1 large or two small bunches of fresh kale, stems removed and leaves torn into small pieces

4-6 red potatoes, skins on, scrubbed, sliced to 1/4” and quartered

½ cup plus two tablespoons white wine (does ANYONE actually pay attention when recipes say to use a “dry white wine” or “full-bodied red wine, such as blahblah…? I will use whatever the heck I’ve got when I’m cooking - this time around it was pinot grigio - and save the god stuff for my glass.)

1 cup of jarlsberg or swiss cheese, grated

8 cups broth (chicken or beef will both be fine – I put in four cups of each to prevent it from being too overwhelming one way or another)

2 tbls butter or olive oil

2 bay leaves

¼ tsp nutmeg, plus more to taste

Salt and pepper


Sautee the sausage in a dutch oven or large pot on medium high until crisp. Remove from the hot pan and set aside.


Keep the pan on medium high and deglaze with ½ cup white wine. Use a wooden spoon to scrape up yummy brown bits.


Reduce heat to medium and add 2 tbls butter (or olive oil) to the pan.


Sautee onions and garlic until soft and well caramelized, but at a low enough heat that they don’t burn. Season with salt and pepper.
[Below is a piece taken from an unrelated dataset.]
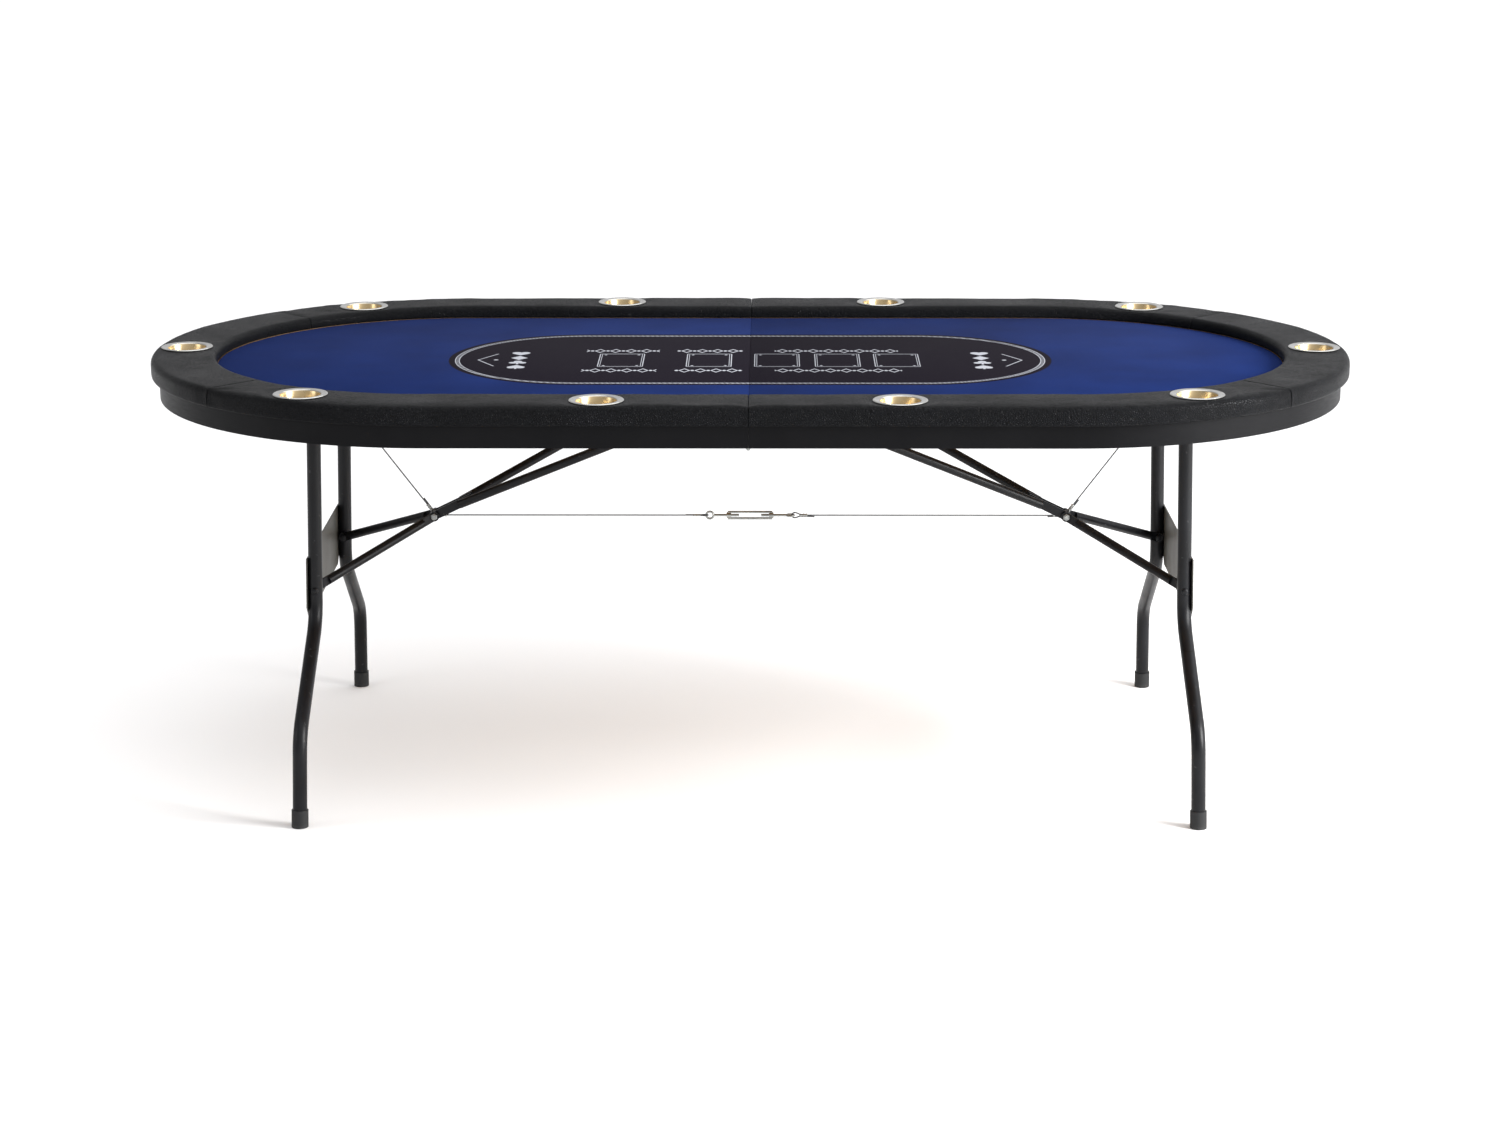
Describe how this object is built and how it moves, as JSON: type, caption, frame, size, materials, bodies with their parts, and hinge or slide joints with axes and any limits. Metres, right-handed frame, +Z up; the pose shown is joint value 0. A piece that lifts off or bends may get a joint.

Add the kale in batches, allowing it to wilt down as it cooks. Add the remaining 2 tbls (or more, if you want more of a vino taste) of white wine a bit at a time. Cook until very green and fully wilted.


Add the sliced potatoes and stock and bring to a low boil.


When the potatoes are crisp tender, reduce the heat to medium low.


Ladle about half of the soup into a cuisinart or food processor (use solids, so it won’t leak) and blend until mostly smooth. This gives it that nice creamy flavor (and a good color) without actually using cream. You can also use an immersion blender if you have one, you lucky dog.


Add the blended portion back into the pot, along with the cooked sausage, the cheese, the bay leaves and nutmeg. Simmer slowly until the potatoes are cooked through and season with more salt, pepper and nutmeg to taste.


I tend to like to cook soups for a while to meld all the flavors, so I turned it on the lowest setting and let it go for another 45 minutes, but it’s really not particularly necessary. You can serve it as soon as the taters are cooked to your preference. It’s a pretty salty recipe, so a nice crusty break to soak up your broth with would not go amiss.

kale

For a low-cal version, use a lean chicken or turkey sausage and omit the cheese and wine (if you need more moisture you can use water, stock or a little lemon juice as you’re wilting the kale).


For a veggie version, use a soy sausage and vegetable broth.


If you want a little more heft, try adding a nice white bean, like cannellini, pre-blend, when you put in the potatoes.


This month is all about trying new soupy-delicious things, so if you’re up for doing some experimenting of your own, please share your thoughts and ideas with me!


Soon to come: French Onion. Because bread, cognac and cheese.

french onion soup

Photography by Brett Stevens


Did I say Souptober yet? I’m going to say it again. SOUPTOBER!


Cheers,

-Greta


PS - My sweetie just came in and told me that we need to think of a word that combines "Soup" and "Blogging", in order to describe what I'll be doing this month. Upon discussion we decided that the answer, quite obviously, is "Blooping".